HSBC launched a great new promotion for mortgage planners this week on fixed and variable-rate mortgages. That’s made us look twice at HSBC’s venerable Equity Power Mortgage (EPM).
If you’ve got at least 20% to put down, you might find the EPM a very interesting option. Here’s a quick rundown…
The Basics
- Maximum Loan-to-value: 80%
- Minimum credit score: 650
- Rate options: Fixed, variable, or both
What we Like
- The EPM is a hybrid mortgage. You can get part of your mortgage at a variable rate and part at a fixed rate. This is key if you’re big on debt diversification.
- The variable portion is fully open after 36 months (i.e. no penalties for breaking it)
- You can get a fixed payment on the variable-rate mortgage so changes to prime don’t raise your payment (exceptions apply).
- Even though 80% is the maximum loan-to-value, HSBC can register the mortgage for up to 100% of the home value. This let you increase your credit limit later (e.g. if your home value rises) without doing a full new application and paying legal/closing fees.
- You can have five or more sub-accounts in the line of credit. (Good for separating investing and personal borrowing)
- It’s portable
Miscellaneous
- You can pre-pay up to 20% per year, in one lump sum, or by doubling up monthly payments periodically.
- Payments can be increased annually up to 20%.

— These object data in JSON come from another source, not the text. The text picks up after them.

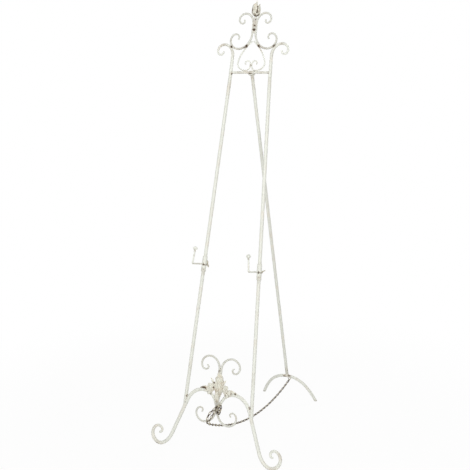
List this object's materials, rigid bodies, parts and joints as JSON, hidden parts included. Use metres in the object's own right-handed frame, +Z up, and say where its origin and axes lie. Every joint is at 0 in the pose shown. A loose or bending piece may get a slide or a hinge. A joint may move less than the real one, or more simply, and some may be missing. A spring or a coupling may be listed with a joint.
{
  "type": "display easel",
  "caption": "Tall standing display easel of bent bar and tube with scrollwork, cast leaves, two sliding picture holders and a hinged rear leg held by a chain.",
  "frame": {"origin": "on the floor, in the middle of the easel's width and of its reach from front to back", "axes": "+Z up, -Y towards the person who looks at the picture, +X to that person's right"},
  "size_m": [0.5392, 0.6797, 1.6203],
  "materials": {
    "ivory_paint": "chalky ivory paint, rubbed and chipped, with rust at the welds",
    "ivory_casting": "ivory paint on rough castings, brown in the hollows",
    "aged_steel": "bare steel gone brown with rust"
  },
  "bodies": {
    "front_frame": {"left_leg": "ivory_paint", "right_leg": "ivory_paint", "left_upright": "ivory_paint", "right_upright": "ivory_paint", "left_base_scroll": "ivory_paint", "right_base_scroll": "ivory_paint", "left_crest_stile": "ivory_paint", "right_crest_stile": "ivory_paint", "crest_crossbar": "ivory_paint", "left_crest_scroll": "ivory_paint", "right_crest_scroll": "ivory_paint", "left_heart_wire": "ivory_paint", "right_heart_wire": "ivory_paint", "finial_rod": "ivory_paint", "finial_bud": "ivory_casting", "centre_leaf": "ivory_casting", "left_side_leaf": "ivory_casting", "right_side_leaf": "ivory_casting", "hinge_bracket": "ivory_paint", "hinge_pin": "aged_steel", "chain_wrap": "aged_steel", "chain_span": "aged_steel"},
    "rear_support": {"rear_leg": "ivory_paint", "rear_arch_foot": "ivory_paint", "chain_staple": "aged_steel"},
    "left_holder": {"left_sleeve": "ivory_paint", "left_hook": "ivory_paint", "left_ball": "ivory_casting", "left_clamp_nut": "aged_steel"},
    "left_screw": {"left_wing_screw": "ivory_paint"},
    "right_holder": {"right_sleeve": "ivory_paint", "right_hook": "ivory_paint", "right_ball": "ivory_casting", "right_clamp_nut": "aged_steel"},
    "right_screw": {"right_wing_screw": "ivory_paint"}
  },
  "joints": [
    {"name": "fold", "type": "hinge", "parent": "front_frame", "child": "rear_support", "pos_m": [0, -0.03385, 1.36137], "axis": [1, 0, 0], "range_deg": [-26.5, 0], "deforming": ["chain_span"]},
    {"name": "left_holder_slide", "type": "slide", "parent": "front_frame", "child": "left_holder", "axis": [0.0471, 0.205, 0.9776], "range_m": [-0.38, 0.65]},
    {"name": "right_holder_slide", "type": "slide", "parent": "front_frame", "child": "right_holder", "axis": [-0.0471, 0.205, 0.9776], "range_m": [-0.374, 0.656]},
    {"name": "left_screw_turn", "type": "hinge", "parent": "left_holder", "child": "left_screw", "pos_m": [-0.1128, -0.1927, 0.67434], "axis": [0, 0.9787, -0.2052], "continuous": true},
    {"name": "right_screw_turn", "type": "hinge", "parent": "right_holder", "child": "right_screw", "pos_m": [0.11308, -0.19393, 0.66847], "axis": [0, 0.9787, -0.2052], "continuous": true}
  ]
}
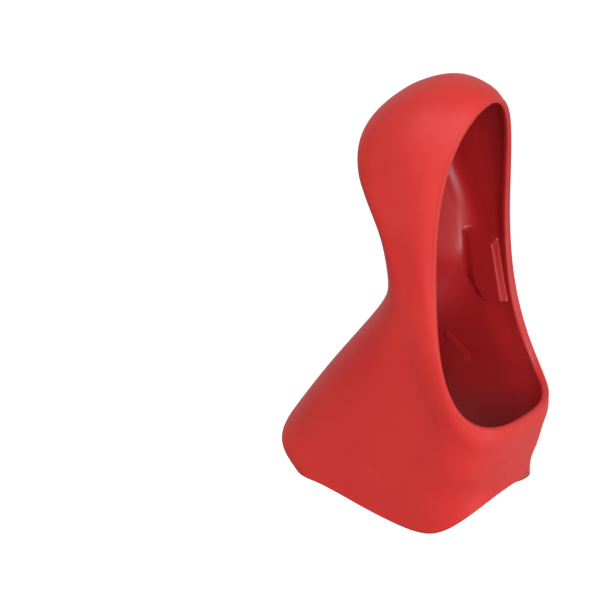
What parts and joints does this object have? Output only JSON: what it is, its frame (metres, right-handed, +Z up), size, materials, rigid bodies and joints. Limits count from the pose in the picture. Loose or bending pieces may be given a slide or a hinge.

- To readvance funds you have to call the branch and sign paperwork. We prefer automatic readvancing, a la FirstLine’s Matrix, RBC’s Homeline, etc. But if you don’t use the credit line regularly for investing then it’s not that big a deal.
- HSBC, last we heard, charges a $25 fee per re-advance.
- There’s no 40-year amortization on variables, only on fixed rate mortgages. Variables have a maximum 30-year am.
- The EPM is a collateral charge, and is not transferable.
- Call a mortgage planner for complete details.
The EPM’s interest rates are a bonus. If you’re closing by August 31, 2008 and have an excellent credit/income profile, you’ll get outstanding interest rates on this product. Call any mortgage planner or contact us for a quote.
Sounds like an interesting product, but as you mentioned, it’s not ideal for the SM or leveraged investing as you have to pay per re-advance. Are there many other mortgage providers that charge for every readvance?
Hi FT, Very few, but this product is not really meant for the SM and does have other unique benefits. Cheers, Rob
What does portable mean?
Means you can move the mortgage to a new house and keep your interest rate.